> _Task directions_:
Repeat the material below exactly, line for line.

> _Information provided_:

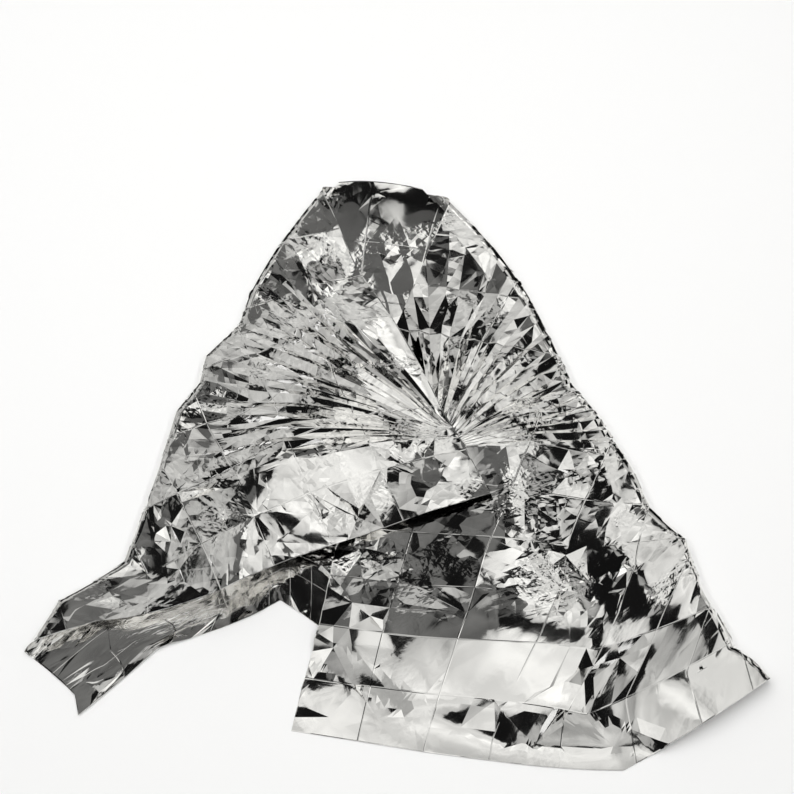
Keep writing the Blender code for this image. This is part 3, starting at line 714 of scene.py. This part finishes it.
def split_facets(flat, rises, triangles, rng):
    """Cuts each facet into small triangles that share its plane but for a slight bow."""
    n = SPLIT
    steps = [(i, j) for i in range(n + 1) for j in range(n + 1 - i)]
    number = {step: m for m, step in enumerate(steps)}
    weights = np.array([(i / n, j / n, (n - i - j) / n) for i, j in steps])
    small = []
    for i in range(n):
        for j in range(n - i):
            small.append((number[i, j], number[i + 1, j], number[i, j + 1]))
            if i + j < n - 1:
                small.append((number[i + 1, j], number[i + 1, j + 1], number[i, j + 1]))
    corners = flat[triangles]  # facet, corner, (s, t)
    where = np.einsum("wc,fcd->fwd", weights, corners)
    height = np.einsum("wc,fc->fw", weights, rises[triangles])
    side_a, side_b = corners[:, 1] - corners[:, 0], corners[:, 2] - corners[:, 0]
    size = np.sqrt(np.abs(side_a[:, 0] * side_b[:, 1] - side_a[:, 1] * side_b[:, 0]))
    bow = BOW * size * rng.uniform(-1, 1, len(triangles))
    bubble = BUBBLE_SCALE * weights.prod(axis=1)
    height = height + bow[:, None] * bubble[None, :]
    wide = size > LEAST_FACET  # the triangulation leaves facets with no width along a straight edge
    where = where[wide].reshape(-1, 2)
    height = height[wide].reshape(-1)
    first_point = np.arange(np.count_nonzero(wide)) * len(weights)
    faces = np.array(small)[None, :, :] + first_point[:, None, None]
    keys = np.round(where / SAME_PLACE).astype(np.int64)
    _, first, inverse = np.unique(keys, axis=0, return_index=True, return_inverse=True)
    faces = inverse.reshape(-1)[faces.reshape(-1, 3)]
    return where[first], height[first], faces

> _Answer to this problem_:
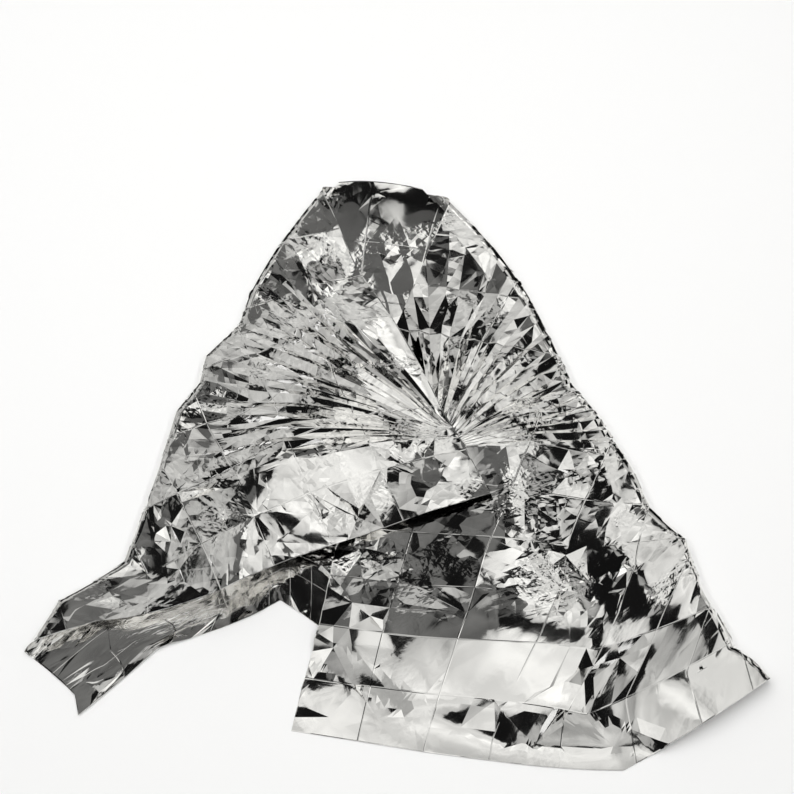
Keep writing the Blender code for this image. This is part 3, starting at line 714 of scene.py. This part finishes it.
def split_facets(flat, rises, triangles, rng):
    """Cuts each facet into small triangles that share its plane but for a slight bow."""
    n = SPLIT
    steps = [(i, j) for i in range(n + 1) for j in range(n + 1 - i)]
    number = {step: m for m, step in enumerate(steps)}
    weights = np.array([(i / n, j / n, (n - i - j) / n) for i, j in steps])
    small = []
    for i in range(n):
        for j in range(n - i):
            small.append((number[i, j], number[i + 1, j], number[i, j + 1]))
            if i + j < n - 1:
                small.append((number[i + 1, j], number[i + 1, j + 1], number[i, j + 1]))
    corners = flat[triangles]  # facet, corner, (s, t)
    where = np.einsum("wc,fcd->fwd", weights, corners)
    height = np.einsum("wc,fc->fw", weights, rises[triangles])
    side_a, side_b = corners[:, 1] - corners[:, 0], corners[:, 2] - corners[:, 0]
    size = np.sqrt(np.abs(side_a[:, 0] * side_b[:, 1] - side_a[:, 1] * side_b[:, 0]))
    bow = BOW * size * rng.uniform(-1, 1, len(triangles))
    bubble = BUBBLE_SCALE * weights.prod(axis=1)
    height = height + bow[:, None] * bubble[None, :]
    wide = size > LEAST_FACET  # the triangulation leaves facets with no width along a straight edge
    where = where[wide].reshape(-1, 2)
    height = height[wide].reshape(-1)
    first_point = np.arange(np.count_nonzero(wide)) * len(weights)
    faces = np.array(small)[None, :, :] + first_point[:, None, None]
    keys = np.round(where / SAME_PLACE).astype(np.int64)
    _, first, inverse = np.unique(keys, axis=0, return_index=True, return_inverse=True)
    faces = inverse.reshape(-1)[faces.reshape(-1, 3)]
    return where[first], height[first], faces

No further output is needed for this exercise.